Journal of Physical Chemistry B, Vol.109, No.1, 652-661, 2005
Studies on the role of fluoride ion vs reaction concentration in zeolite synthesis
This work is an experimental response to an intriguing paper recently published by Catlow and co-workers, which looked at the computational feasibility of fluorine location in three different all-silica zeotypes (Attfield, M. P.; Catlow, C. R. A.; Sokol, A. A. Chem. Mater. 2001, 13, 4708). The materials were chosen as representative of three unique host locations. Our present work examined the synthesis of zeotypes AST, IFR, and MTT using organo-cations with a strong preference for crystallizing these structures.

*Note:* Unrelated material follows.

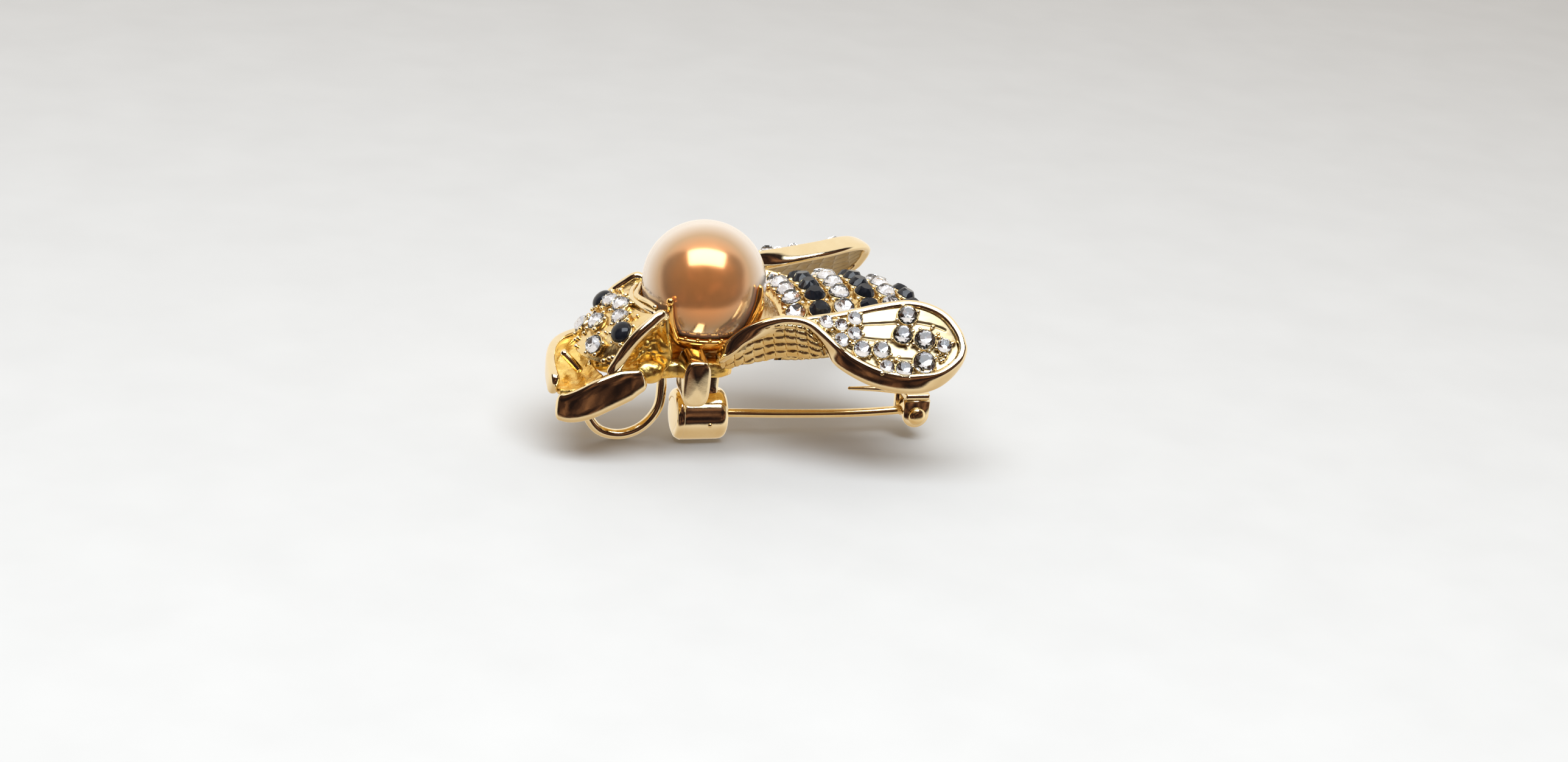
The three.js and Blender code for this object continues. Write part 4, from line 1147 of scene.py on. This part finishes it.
    # stones, their seats and the grains beside them
    seats_, gr = [], []
    for i, (u, v_, r_) in enumerate(WING_STONES):
        p, n_ = wing_frame(A, B, u, v_)
        q_ = p + n_ * 0.46
        o = gem_object(f"wing_{label}_gem_{i + 1:02d}", [(r_ * 1.02, 0.50 + 0.2 * r_, q_, n_, rng.uniform(0, 0.8))], True)
        done(o, "brooch", "clear_stone", f"wing_{label}_stone_{i + 1:02d}")
        seats_.append(seat(q_, n_, r_, 0.45))
        gr += collar_beads(q_, n_, r_, 4, 0.17, rng.uniform(0, 1.5), 1.14, 0.08)
    for u, v_ in [(0.45, 0.40), (0.55, 0.62), (0.605, 0.22), (0.615, 0.42), (0.70, 0.28), (0.745, 0.10), (0.72, 0.70), (0.80, 0.72), (0.83, 0.66), (0.845, 0.36), (0.86, 0.30), (0.885, 0.50), (0.90, 0.60), (0.875, 0.40), (0.84, 0.16)]:
        for k in range(2):
            p, n_ = wing_frame(A, B, min(0.95, u + rng.uniform(-0.012, 0.012)), min(0.93, max(0.08, v_ + rng.uniform(-0.05, 0.05))))
            gr.append((p + n_ * 0.34, n_, rng.uniform(0.15, 0.24)))
    v, f = merge(seats_)
    o = mesh_obj(f"wing_{label}_seats", v, f, BED)
    done(o, "brooch", "cast_gold")
    v, f = beads(gr)
    o = mesh_obj(f"wing_{label}_grains", v, f, GRAIN)
    done(o, "brooch", "polished_gold")
    return


build_wing("near", rimA, backB)
rimF, backF = to_far(rimA), to_far(backB)
build_wing("far", rimF, backF)

# lattice walls that tie each wing root to the body
LOWER = [(1.0, -3.75, 7.75), (2.6, -4.3, 8.3), (4.6, -4.95, 9.05), (6.3, -5.75, 9.45), (7.5, -6.7, 9.8), (8.3, -7.7, 10.35)]
for label, A, tf in (("near", rimA, lambda q_: np.asarray(q_, float)), ("far", rimF, to_far)):
    lowc = catmull(tf(np.array(LOWER)), 120)
    upc = A[(np.linspace(0.04, 0.375, 120) * NU).astype(int)]
    g = []
    for k in range(40):
        t = k / 39
        g.append(upc * (1 - t) + lowc * t)
    g = np.array(g).transpose(1, 0, 2)
    tt = np.cross(np.gradient(g, axis=0).reshape(-1, 3), np.gradient(g, axis=1).reshape(-1, 3))
    tt /= np.linalg.norm(tt, axis=1)[:, None] + 1e-9
    uu_, vv_ = np.meshgrid(np.arange(120), np.arange(40), indexing="ij")
    ww_ = np.linalg.norm(upc - lowc, axis=1)[:, None]
    dd = np.abs(np.sin(uu_ * 0.245 + vv_ / 39 * ww_ * 1.3)) * np.abs(np.sin(vv_ / 39 * ww_ * 4.2 - uu_ * 0.02))
    pts = g.reshape(-1, 3) + tt * (0.17 * (dd.ravel() ** 0.6))[:, None] * (1 if tt[:, 1].mean() * (1 if label == "far" else -1) > 0 else -1)
    o = mesh_obj(f"wing_{label}_root_wall", pts, grid_faces(120, 40), CAST)
    solidify(o, 0.3, 0.0)
    done(o, "brooch", "cast_gold")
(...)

We studied the effect of reaction time and the H2O/SiO2 reactant ratio. The latter is probably the most important function in these zeolite crystallizations that use HF. As reaction conditions became more dilute, AST gave way to SGT and IFR to MTW as host structures, while the MTT synthesis was invariant. Our reactions were studied in terms of product yield vs time, product organo-cation content, fluorine content, and the representative Si-29 and F-19 NMR spectra for certain samples. A single crystal study was carried out for a sample of MTT. Our results showed that, consistent with other recent studies, low H2O/SiO2 reactant ratios lead to more open framework host structures (i.e., IFR vs MTW), and there is typically a higher uptake of organo-cation and fluorine. The structure may well contain a higher population of 4-rings within the silicate substructure. While MTT that contains no 4-rings was chosen as the best possible candidate to achieve an ion-pair for the organocation and fluoride anion within the silicate host, both NMR and single crystal work confirm that fluoride is bonded to a 5-coordinate silica center within the lattice.